[START Dataset extract]

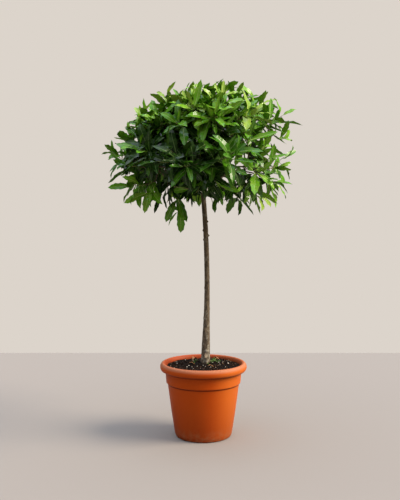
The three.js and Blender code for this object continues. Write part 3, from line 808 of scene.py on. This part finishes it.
# Parts of the head: how far to the right, to the back and up a direction points, from and to.
ANY = (-2, 2)
PARTS = {
    "left": ((-2, -0.75), ANY, (0.02, 0.4)), "low_left": ((-2, -0.6), (-2, 0.1), (-0.6, -0.25)),
    "low_right": ((0.62, 2), ANY, (-0.5, -0.05)), "crest": ((-0.3, 2), ANY, (0.75, 2)),
    "open_right": ((0.45, 2), ANY, (-0.3, 0.5)), "open_left": ((-2, -0.4), ANY, (-0.5, 0.08)),
}
SEED = 20260
ROOM_SEED = SEED + 82
FINE_SEED = SEED + 505
LIMB_GAP = 1.2
LIMB_HALF_STEP = 4.5
STEM_SAMPLES = 102
BOUGH_SAMPLES = 24
SPACE_GAP = 0.4
GOLDEN_ANGLE = math.pi * (3 - math.sqrt(5))


def seeded(seed):
    """Numbers from 0 to 1 that are the same on every run, and the same as in the solids."""
    state = seed
    while True:
        state = (state * 1664525 + 1013904223) & 0xFFFFFFFF
        yield state / 4294967296


def golden_ways(count, lowest):
    """Directions spread evenly over the head, down to a lowest elevation in degrees."""
    ways = []
    for i in range(count):
        z = 1 - 2 * (i + 0.5) / count
        level = math.sqrt(1 - z * z)
        turn = i * GOLDEN_ANGLE
        ways.append(np.array([math.cos(turn) * level, math.sin(turn) * level, z]))
    return [way for way in ways if way[2] >= math.sin(math.radians(lowest))]


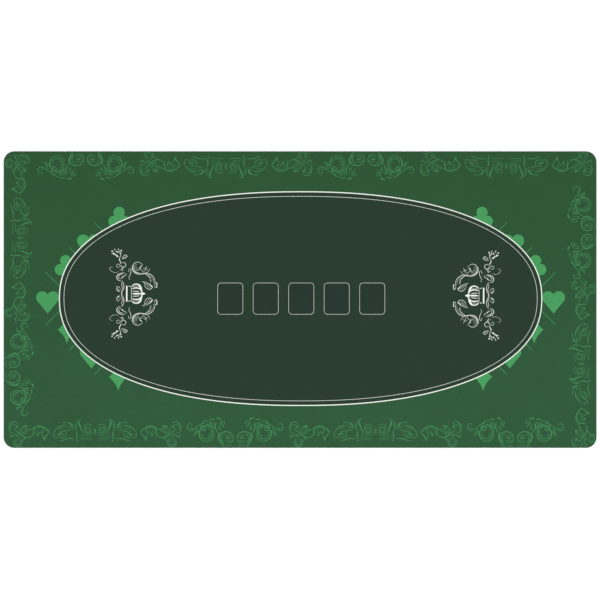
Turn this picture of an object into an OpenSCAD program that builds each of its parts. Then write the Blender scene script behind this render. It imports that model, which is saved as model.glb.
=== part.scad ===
// Poker mat: cloth on foam rubber with a printed poker layout.
// Origin at the middle of the underside, +X along the mat, +Z up out of the printed face.

/* [Mat] */
// Length of the mat
mat_l = 1800; // [1200:10:2400]
// Width of the mat
mat_w = 900; // [600:10:1200]
// Radius of the mat's corners
corner_r = 32; // [10:1:80]
// Thickness of the foam rubber base
rubber_t = 2; // [1:0.1:6]
// Thickness of the bond film
film_t = 0.1; // [0.05:0.01:0.3]
// Thickness of the playing cloth
cloth_t = 0.5; // [0.3:0.05:1.5]
// Thickness of one layer of ink
ink_t = 0.04; // [0.02:0.01:0.1]

/* [Print] */
// How far the whole print sits to the right of the mat's middle
print_shift = 1.5; // [-10:0.5:10]
// How far the whole print sits above the mat's middle
print_rise = 3; // [-10:0.5:10]

/* [Oval] */
// Space between the oval and each end of the mat
oval_end_gap = 166; // [156:1:260]
// Space between the oval and each long edge of the mat
oval_side_gap = 124; // [100:1:200]
// Roundness of the oval, where 2 is an ellipse
oval_power = 2.25; // [2:0.05:2.8]
// Width of the outer line
outer_line_w = 3; // [1:0.1:10]
// Width of the inner line
inner_line_w = 1; // [0.5:0.1:6]
// Dark gap between the two lines
line_gap = 11.9; // [6:0.1:30]

/* [Card places] */
// Width of a card
card_w = 63.5; // [50:0.5:70]
// Length of a card
card_l = 89; // [80:0.5:100]
// Space between a card's side and the inside of its frame
card_side_play = 6.1; // [1:0.1:10]
// Space between a card's end and the inside of its frame
card_end_play = 2.7; // [1:0.1:10]
// Width of the frame's line
frame_line_w = 0.8; // [0.5:0.1:4]
// Outer corner radius of the frame
frame_r = 11; // [5:0.5:20]
// Space between one frame and the next
frame_gap = 30.5; // [15:0.1:40]
// How far the row of card places sits to the right of the oval's middle
places_shift = 2; // [-10:0.5:10]

/* [Suit marks] */
// How far the middle of the outermost hearts lies beyond the oval's ends
heart_overhang = 34; // [0:1:40]
// Radius of a lobe of a heart
heart_lobe_r = 18.6; // [12:0.1:24]
// Radius of a lobe of a club
club_lobe_r = 17; // [12:0.1:22]
// Half the width of a diamond
diamond_half_w = 28.5; // [20:0.5:36]
// Half the height of a diamond
diamond_half_h = 43; // [30:0.5:52]
// Width of a lattice line
lattice_w = 1.4; // [0.5:0.1:4]
// Length of a lattice line before the oval covers its end
lattice_l = 62; // [40:1:90]

/* [Crests] */
// Distance from the oval's left end to the foot of the left crown
left_crest_gap = 204; // [120:1:240]
// Distance from the oval's right end to the foot of the right crown
right_crest_gap = 176; // [120:1:240]
// Height of the left crest above the middle of the layout
left_crest_rise = 15; // [-30:1:30]
// Height of the right crest above the middle of the layout
right_crest_rise = 9; // [-30:1:30]
// Width of a thin stroke
thin_w = 1.8; // [1:0.1:3]
// Width of a bold stroke
bold_w = 3; // [2:0.1:5]

/* [Border] */
// Space between the border and each end of the mat
border_end_gap = 8.5; // [5:0.5:20]
// Space between the border and each long edge of the mat
border_side_gap = 6; // [4:0.5:20]
// Distance from the border's corner to the first rosette of a long strip
long_lead = 239; // [200:0.5:320]
// Distance from the last bracket of a long strip to the border's corner
long_tail = 267; // [265:0.5:330]
// Distance from the border's corner to the first rosette of a short strip
short_lead = 236; // [200:0.5:320]
// Distance from the last bracket of a short strip to the border's corner
short_tail = 253; // [250:0.5:330]
// How far both short strips slide down the mat
short_slide = 7; // [-10:0.5:10]
// Unprinted margin along the mat's edge
edge_margin = 2; // [1:0.5:8]

/* [Hidden] */
$fn = 96;

// Levels of the stack
film_z = rubber_t;
cloth_z = film_z + film_t;
ink_z = cloth_z + cloth_t;
top_ink_z = ink_z + ink_t;

// The oval's half axes, at the outside of the outer line
oval_a = mat_l / 2 - oval_end_gap;
oval_b = mat_w / 2 - oval_side_gap;
oval_steps = 144;

// The card places
place_w = card_w + 2 * card_side_play;
place_l = card_l + 2 * card_end_play;
frame_w = place_w + 2 * frame_line_w;
frame_l = place_l + 2 * frame_line_w;
frame_pitch = frame_w + frame_gap;
card_places = 5;

// Heights of the suit marks and of the lattice lines, as shares of the oval's half width
upper_rows = [0.27, 0.54, 0.72];
lower_rows = [-0.29, -0.5, -0.73];
lattice_rows = [0.245, 0.48, 0.71];

// How far out from the oval's edge the middle of each mark and the end of each lattice line lies
upper_outs = [-3, -2, 1];
lower_outs = [-4, -26, 11];
lattice_outs = [54, 35, 70];
lattice_turn = 225;

// A motif is drawn for this spacing, and shrinks where the spacing in use is closer
drawn_pitch = 412;
long_groups = 2;
short_groups = 1;
border_l = mat_l - 2 * border_end_gap;
border_w = mat_w - 2 * border_side_gap;
long_pitch = (border_l - long_lead - long_tail) / (2 * long_groups - 1);
short_pitch = (border_w - short_lead - short_tail) / (2 * short_groups - 1);
long_k = min(1, long_pitch / drawn_pitch);
short_k = min(1, short_pitch / drawn_pitch);

ground_green = [0.19, 0.36, 0.24];
scroll_green = [0.24, 0.50, 0.31];
suit_green = [0.28, 0.61, 0.36];
field_green = [0.17, 0.24, 0.19];
fill_green = [0.15, 0.22, 0.20];
ivory = [0.95, 0.95, 0.91];

// ---- shared shapes ----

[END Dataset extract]

→ **Exercise prompt**
The records above are to be repeated exactly, in their entirety.

→ **The completed task**
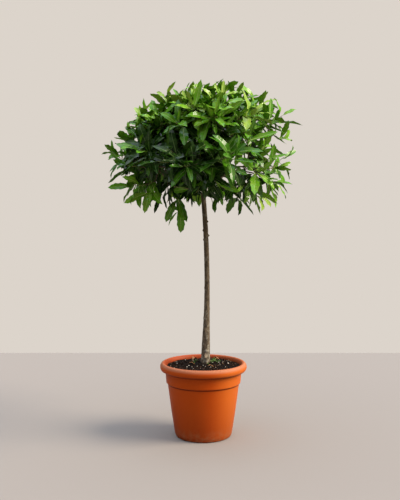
The three.js and Blender code for this object continues. Write part 3, from line 808 of scene.py on. This part finishes it.
# Parts of the head: how far to the right, to the back and up a direction points, from and to.
ANY = (-2, 2)
PARTS = {
    "left": ((-2, -0.75), ANY, (0.02, 0.4)), "low_left": ((-2, -0.6), (-2, 0.1), (-0.6, -0.25)),
    "low_right": ((0.62, 2), ANY, (-0.5, -0.05)), "crest": ((-0.3, 2), ANY, (0.75, 2)),
    "open_right": ((0.45, 2), ANY, (-0.3, 0.5)), "open_left": ((-2, -0.4), ANY, (-0.5, 0.08)),
}
SEED = 20260
ROOM_SEED = SEED + 82
FINE_SEED = SEED + 505
LIMB_GAP = 1.2
LIMB_HALF_STEP = 4.5
STEM_SAMPLES = 102
BOUGH_SAMPLES = 24
SPACE_GAP = 0.4
GOLDEN_ANGLE = math.pi * (3 - math.sqrt(5))


def seeded(seed):
    """Numbers from 0 to 1 that are the same on every run, and the same as in the solids."""
    state = seed
    while True:
        state = (state * 1664525 + 1013904223) & 0xFFFFFFFF
        yield state / 4294967296


def golden_ways(count, lowest):
    """Directions spread evenly over the head, down to a lowest elevation in degrees."""
    ways = []
    for i in range(count):
        z = 1 - 2 * (i + 0.5) / count
        level = math.sqrt(1 - z * z)
        turn = i * GOLDEN_ANGLE
        ways.append(np.array([math.cos(turn) * level, math.sin(turn) * level, z]))
    return [way for way in ways if way[2] >= math.sin(math.radians(lowest))]


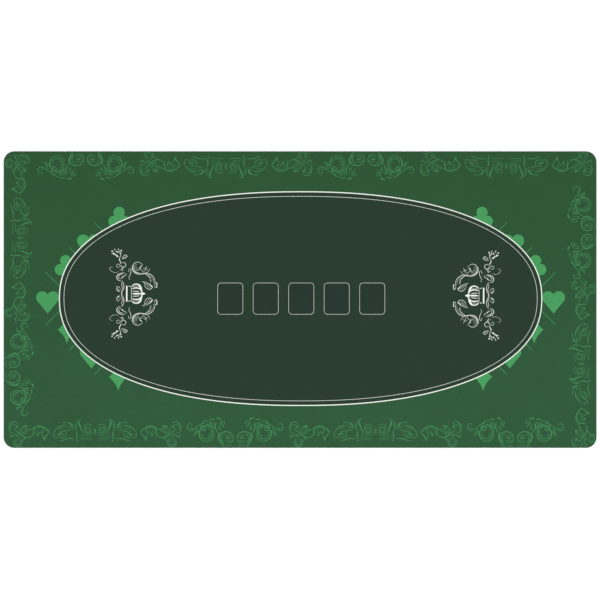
Turn this picture of an object into an OpenSCAD program that builds each of its parts. Then write the Blender scene script behind this render. It imports that model, which is saved as model.glb.
=== part.scad ===
// Poker mat: cloth on foam rubber with a printed poker layout.
// Origin at the middle of the underside, +X along the mat, +Z up out of the printed face.

/* [Mat] */
// Length of the mat
mat_l = 1800; // [1200:10:2400]
// Width of the mat
mat_w = 900; // [600:10:1200]
// Radius of the mat's corners
corner_r = 32; // [10:1:80]
// Thickness of the foam rubber base
rubber_t = 2; // [1:0.1:6]
// Thickness of the bond film
film_t = 0.1; // [0.05:0.01:0.3]
// Thickness of the playing cloth
cloth_t = 0.5; // [0.3:0.05:1.5]
// Thickness of one layer of ink
ink_t = 0.04; // [0.02:0.01:0.1]

/* [Print] */
// How far the whole print sits to the right of the mat's middle
print_shift = 1.5; // [-10:0.5:10]
// How far the whole print sits above the mat's middle
print_rise = 3; // [-10:0.5:10]

/* [Oval] */
// Space between the oval and each end of the mat
oval_end_gap = 166; // [156:1:260]
// Space between the oval and each long edge of the mat
oval_side_gap = 124; // [100:1:200]
// Roundness of the oval, where 2 is an ellipse
oval_power = 2.25; // [2:0.05:2.8]
// Width of the outer line
outer_line_w = 3; // [1:0.1:10]
// Width of the inner line
inner_line_w = 1; // [0.5:0.1:6]
// Dark gap between the two lines
line_gap = 11.9; // [6:0.1:30]

/* [Card places] */
// Width of a card
card_w = 63.5; // [50:0.5:70]
// Length of a card
card_l = 89; // [80:0.5:100]
// Space between a card's side and the inside of its frame
card_side_play = 6.1; // [1:0.1:10]
// Space between a card's end and the inside of its frame
card_end_play = 2.7; // [1:0.1:10]
// Width of the frame's line
frame_line_w = 0.8; // [0.5:0.1:4]
// Outer corner radius of the frame
frame_r = 11; // [5:0.5:20]
// Space between one frame and the next
frame_gap = 30.5; // [15:0.1:40]
// How far the row of card places sits to the right of the oval's middle
places_shift = 2; // [-10:0.5:10]

/* [Suit marks] */
// How far the middle of the outermost hearts lies beyond the oval's ends
heart_overhang = 34; // [0:1:40]
// Radius of a lobe of a heart
heart_lobe_r = 18.6; // [12:0.1:24]
// Radius of a lobe of a club
club_lobe_r = 17; // [12:0.1:22]
// Half the width of a diamond
diamond_half_w = 28.5; // [20:0.5:36]
// Half the height of a diamond
diamond_half_h = 43; // [30:0.5:52]
// Width of a lattice line
lattice_w = 1.4; // [0.5:0.1:4]
// Length of a lattice line before the oval covers its end
lattice_l = 62; // [40:1:90]

/* [Crests] */
// Distance from the oval's left end to the foot of the left crown
left_crest_gap = 204; // [120:1:240]
// Distance from the oval's right end to the foot of the right crown
right_crest_gap = 176; // [120:1:240]
// Height of the left crest above the middle of the layout
left_crest_rise = 15; // [-30:1:30]
// Height of the right crest above the middle of the layout
right_crest_rise = 9; // [-30:1:30]
// Width of a thin stroke
thin_w = 1.8; // [1:0.1:3]
// Width of a bold stroke
bold_w = 3; // [2:0.1:5]

/* [Border] */
// Space between the border and each end of the mat
border_end_gap = 8.5; // [5:0.5:20]
// Space between the border and each long edge of the mat
border_side_gap = 6; // [4:0.5:20]
// Distance from the border's corner to the first rosette of a long strip
long_lead = 239; // [200:0.5:320]
// Distance from the last bracket of a long strip to the border's corner
long_tail = 267; // [265:0.5:330]
// Distance from the border's corner to the first rosette of a short strip
short_lead = 236; // [200:0.5:320]
// Distance from the last bracket of a short strip to the border's corner
short_tail = 253; // [250:0.5:330]
// How far both short strips slide down the mat
short_slide = 7; // [-10:0.5:10]
// Unprinted margin along the mat's edge
edge_margin = 2; // [1:0.5:8]

/* [Hidden] */
$fn = 96;

// Levels of the stack
film_z = rubber_t;
cloth_z = film_z + film_t;
ink_z = cloth_z + cloth_t;
top_ink_z = ink_z + ink_t;

// The oval's half axes, at the outside of the outer line
oval_a = mat_l / 2 - oval_end_gap;
oval_b = mat_w / 2 - oval_side_gap;
oval_steps = 144;

// The card places
place_w = card_w + 2 * card_side_play;
place_l = card_l + 2 * card_end_play;
frame_w = place_w + 2 * frame_line_w;
frame_l = place_l + 2 * frame_line_w;
frame_pitch = frame_w + frame_gap;
card_places = 5;

// Heights of the suit marks and of the lattice lines, as shares of the oval's half width
upper_rows = [0.27, 0.54, 0.72];
lower_rows = [-0.29, -0.5, -0.73];
lattice_rows = [0.245, 0.48, 0.71];

// How far out from the oval's edge the middle of each mark and the end of each lattice line lies
upper_outs = [-3, -2, 1];
lower_outs = [-4, -26, 11];
lattice_outs = [54, 35, 70];
lattice_turn = 225;

// A motif is drawn for this spacing, and shrinks where the spacing in use is closer
drawn_pitch = 412;
long_groups = 2;
short_groups = 1;
border_l = mat_l - 2 * border_end_gap;
border_w = mat_w - 2 * border_side_gap;
long_pitch = (border_l - long_lead - long_tail) / (2 * long_groups - 1);
short_pitch = (border_w - short_lead - short_tail) / (2 * short_groups - 1);
long_k = min(1, long_pitch / drawn_pitch);
short_k = min(1, short_pitch / drawn_pitch);

ground_green = [0.19, 0.36, 0.24];
scroll_green = [0.24, 0.50, 0.31];
suit_green = [0.28, 0.61, 0.36];
field_green = [0.17, 0.24, 0.19];
fill_green = [0.15, 0.22, 0.20];
ivory = [0.95, 0.95, 0.91];

// ---- shared shapes ----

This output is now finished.